[START Given records]

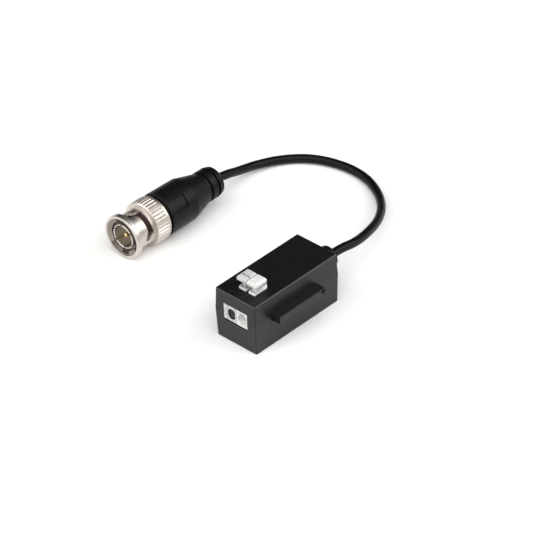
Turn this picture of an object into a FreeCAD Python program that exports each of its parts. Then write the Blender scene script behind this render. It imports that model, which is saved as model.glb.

[END Given records]
[START Given records]

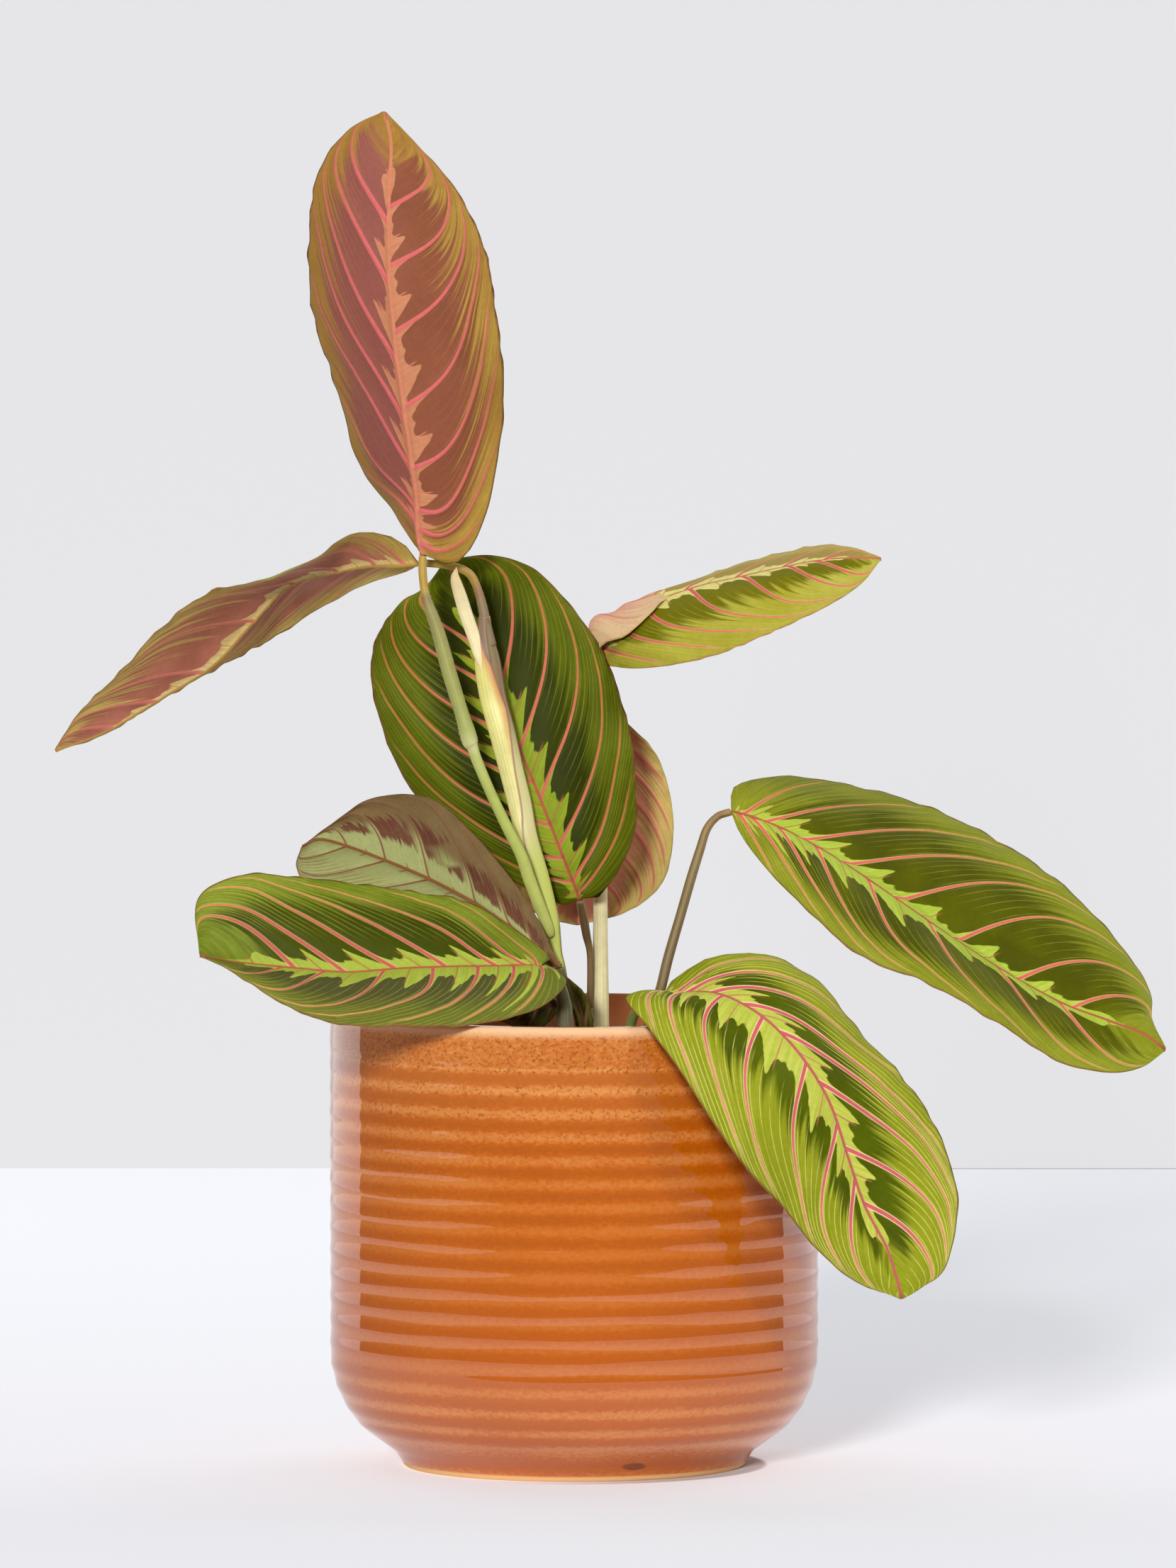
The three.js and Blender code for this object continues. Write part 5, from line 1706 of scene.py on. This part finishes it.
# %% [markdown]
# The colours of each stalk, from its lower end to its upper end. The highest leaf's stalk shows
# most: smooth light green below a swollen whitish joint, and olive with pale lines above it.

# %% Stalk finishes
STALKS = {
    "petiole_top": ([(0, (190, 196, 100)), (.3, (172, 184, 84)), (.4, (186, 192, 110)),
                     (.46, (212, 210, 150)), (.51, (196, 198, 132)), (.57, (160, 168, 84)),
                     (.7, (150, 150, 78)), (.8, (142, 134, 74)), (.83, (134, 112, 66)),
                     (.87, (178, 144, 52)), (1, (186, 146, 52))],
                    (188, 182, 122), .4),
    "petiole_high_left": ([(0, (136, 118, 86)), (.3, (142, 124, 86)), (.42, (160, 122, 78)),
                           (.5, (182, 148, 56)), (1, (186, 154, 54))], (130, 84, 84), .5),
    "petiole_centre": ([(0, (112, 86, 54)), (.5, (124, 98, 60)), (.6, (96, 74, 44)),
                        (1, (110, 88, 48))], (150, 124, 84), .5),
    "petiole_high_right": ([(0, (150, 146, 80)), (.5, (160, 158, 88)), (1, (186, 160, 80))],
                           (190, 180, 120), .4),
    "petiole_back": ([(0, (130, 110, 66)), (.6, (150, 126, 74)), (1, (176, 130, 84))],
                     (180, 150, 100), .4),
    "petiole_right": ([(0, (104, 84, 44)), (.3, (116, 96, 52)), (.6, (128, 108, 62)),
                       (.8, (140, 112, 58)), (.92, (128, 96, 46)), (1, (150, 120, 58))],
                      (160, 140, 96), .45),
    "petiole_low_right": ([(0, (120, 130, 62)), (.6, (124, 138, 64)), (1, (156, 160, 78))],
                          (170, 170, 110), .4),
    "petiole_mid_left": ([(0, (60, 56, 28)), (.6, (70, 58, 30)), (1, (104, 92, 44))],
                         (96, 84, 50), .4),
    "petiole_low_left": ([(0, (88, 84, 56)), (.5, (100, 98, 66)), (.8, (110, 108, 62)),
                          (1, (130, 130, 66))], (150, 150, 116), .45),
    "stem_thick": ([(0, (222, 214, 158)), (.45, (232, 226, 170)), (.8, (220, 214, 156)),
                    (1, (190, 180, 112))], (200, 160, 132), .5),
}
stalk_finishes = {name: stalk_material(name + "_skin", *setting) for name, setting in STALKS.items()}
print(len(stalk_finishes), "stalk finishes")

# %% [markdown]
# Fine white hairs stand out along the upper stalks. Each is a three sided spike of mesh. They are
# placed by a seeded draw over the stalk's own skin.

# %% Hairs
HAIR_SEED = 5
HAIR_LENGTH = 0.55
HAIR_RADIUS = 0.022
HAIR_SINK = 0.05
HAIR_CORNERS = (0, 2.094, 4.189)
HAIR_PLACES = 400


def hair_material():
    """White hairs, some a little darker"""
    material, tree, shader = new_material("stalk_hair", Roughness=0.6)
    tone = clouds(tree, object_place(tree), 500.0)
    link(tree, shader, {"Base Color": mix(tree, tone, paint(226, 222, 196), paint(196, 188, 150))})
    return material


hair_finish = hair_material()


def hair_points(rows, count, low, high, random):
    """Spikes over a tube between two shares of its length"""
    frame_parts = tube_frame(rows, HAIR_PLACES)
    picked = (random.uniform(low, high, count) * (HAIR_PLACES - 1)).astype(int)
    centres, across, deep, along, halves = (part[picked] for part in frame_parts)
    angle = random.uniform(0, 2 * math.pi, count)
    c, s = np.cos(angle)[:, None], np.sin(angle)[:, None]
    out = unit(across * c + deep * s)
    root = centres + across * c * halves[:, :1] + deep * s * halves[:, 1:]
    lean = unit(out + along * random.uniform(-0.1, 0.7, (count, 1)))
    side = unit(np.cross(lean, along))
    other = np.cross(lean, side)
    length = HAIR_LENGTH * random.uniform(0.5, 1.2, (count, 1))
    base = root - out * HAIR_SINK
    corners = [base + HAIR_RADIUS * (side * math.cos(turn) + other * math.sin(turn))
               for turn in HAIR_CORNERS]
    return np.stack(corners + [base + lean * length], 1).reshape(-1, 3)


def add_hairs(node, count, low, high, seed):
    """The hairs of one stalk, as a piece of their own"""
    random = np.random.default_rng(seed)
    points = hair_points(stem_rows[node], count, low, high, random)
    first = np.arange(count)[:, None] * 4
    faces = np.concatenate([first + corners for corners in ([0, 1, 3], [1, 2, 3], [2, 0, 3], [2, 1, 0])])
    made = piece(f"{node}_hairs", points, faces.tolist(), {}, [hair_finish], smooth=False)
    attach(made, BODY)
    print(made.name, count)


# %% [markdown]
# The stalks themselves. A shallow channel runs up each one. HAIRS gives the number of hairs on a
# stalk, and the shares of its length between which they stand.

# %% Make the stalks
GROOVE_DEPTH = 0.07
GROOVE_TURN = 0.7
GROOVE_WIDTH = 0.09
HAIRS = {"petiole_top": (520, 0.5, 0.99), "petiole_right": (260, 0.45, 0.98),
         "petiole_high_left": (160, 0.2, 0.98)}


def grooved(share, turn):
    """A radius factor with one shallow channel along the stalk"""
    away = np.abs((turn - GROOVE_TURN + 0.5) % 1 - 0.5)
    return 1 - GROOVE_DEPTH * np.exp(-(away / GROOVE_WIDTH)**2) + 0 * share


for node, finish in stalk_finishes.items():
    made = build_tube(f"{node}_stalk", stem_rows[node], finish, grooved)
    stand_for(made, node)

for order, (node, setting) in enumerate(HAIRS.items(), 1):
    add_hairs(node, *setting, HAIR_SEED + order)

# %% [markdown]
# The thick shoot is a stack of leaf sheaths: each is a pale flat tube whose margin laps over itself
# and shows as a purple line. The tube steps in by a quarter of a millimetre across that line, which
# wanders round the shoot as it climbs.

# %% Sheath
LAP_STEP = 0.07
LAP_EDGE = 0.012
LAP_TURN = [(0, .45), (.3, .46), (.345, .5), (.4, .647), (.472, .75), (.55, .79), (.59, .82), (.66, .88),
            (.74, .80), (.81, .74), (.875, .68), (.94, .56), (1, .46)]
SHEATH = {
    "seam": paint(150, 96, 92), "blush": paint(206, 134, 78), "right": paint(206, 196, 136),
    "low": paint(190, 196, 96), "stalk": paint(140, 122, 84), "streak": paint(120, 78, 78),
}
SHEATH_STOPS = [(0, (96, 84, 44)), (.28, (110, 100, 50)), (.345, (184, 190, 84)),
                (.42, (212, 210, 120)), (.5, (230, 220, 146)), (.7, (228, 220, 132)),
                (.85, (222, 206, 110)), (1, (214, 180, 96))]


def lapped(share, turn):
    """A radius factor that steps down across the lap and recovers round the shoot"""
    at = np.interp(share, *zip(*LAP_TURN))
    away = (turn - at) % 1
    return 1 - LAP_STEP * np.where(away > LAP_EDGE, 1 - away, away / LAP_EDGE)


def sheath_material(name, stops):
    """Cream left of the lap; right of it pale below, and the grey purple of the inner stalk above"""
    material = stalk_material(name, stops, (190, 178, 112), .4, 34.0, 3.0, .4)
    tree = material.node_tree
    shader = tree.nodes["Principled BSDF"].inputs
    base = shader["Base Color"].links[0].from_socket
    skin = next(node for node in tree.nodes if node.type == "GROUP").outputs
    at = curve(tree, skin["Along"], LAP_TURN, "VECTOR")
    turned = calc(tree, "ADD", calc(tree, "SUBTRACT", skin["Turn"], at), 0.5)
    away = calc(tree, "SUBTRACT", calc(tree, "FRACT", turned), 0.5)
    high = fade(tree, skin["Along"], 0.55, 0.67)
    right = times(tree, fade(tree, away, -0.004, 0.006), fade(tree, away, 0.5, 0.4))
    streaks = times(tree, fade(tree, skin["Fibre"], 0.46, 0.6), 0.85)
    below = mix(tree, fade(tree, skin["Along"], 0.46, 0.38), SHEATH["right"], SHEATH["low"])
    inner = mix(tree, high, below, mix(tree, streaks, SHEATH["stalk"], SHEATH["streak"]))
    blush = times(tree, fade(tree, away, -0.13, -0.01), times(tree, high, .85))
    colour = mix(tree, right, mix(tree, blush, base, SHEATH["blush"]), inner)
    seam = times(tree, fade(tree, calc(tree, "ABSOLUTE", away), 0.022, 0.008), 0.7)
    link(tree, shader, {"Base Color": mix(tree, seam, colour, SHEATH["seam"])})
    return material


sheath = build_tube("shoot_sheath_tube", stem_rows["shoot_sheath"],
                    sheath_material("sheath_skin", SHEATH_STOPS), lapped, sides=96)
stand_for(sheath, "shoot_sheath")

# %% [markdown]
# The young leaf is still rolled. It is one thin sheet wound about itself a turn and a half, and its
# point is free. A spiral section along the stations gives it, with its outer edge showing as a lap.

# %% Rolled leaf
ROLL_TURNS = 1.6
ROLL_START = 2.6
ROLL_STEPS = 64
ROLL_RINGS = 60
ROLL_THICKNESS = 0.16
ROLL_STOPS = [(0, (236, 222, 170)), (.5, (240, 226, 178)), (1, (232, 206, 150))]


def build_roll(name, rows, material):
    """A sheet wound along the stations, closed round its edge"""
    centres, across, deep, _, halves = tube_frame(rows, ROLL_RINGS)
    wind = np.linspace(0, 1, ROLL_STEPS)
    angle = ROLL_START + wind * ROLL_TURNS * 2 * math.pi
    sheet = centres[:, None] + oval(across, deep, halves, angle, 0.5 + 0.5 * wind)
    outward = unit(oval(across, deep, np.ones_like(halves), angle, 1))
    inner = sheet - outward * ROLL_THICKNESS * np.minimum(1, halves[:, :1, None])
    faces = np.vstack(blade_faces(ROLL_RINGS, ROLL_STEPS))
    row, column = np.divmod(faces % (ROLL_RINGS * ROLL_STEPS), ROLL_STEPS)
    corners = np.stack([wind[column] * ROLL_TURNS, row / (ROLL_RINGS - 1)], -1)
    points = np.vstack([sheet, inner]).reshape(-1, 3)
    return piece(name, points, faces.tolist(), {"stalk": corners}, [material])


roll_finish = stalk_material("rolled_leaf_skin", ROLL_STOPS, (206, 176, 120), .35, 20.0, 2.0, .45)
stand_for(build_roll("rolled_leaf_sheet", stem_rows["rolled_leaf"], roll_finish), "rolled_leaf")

[END Given records]

# [Exercise directions]
Using the listing above, show each line holding the string "model".

# [Task solution]
Turn this picture of an object into a FreeCAD Python program that exports each of its parts. Then write the Blender scene script behind this render. It imports that model, which is saved as model.glb.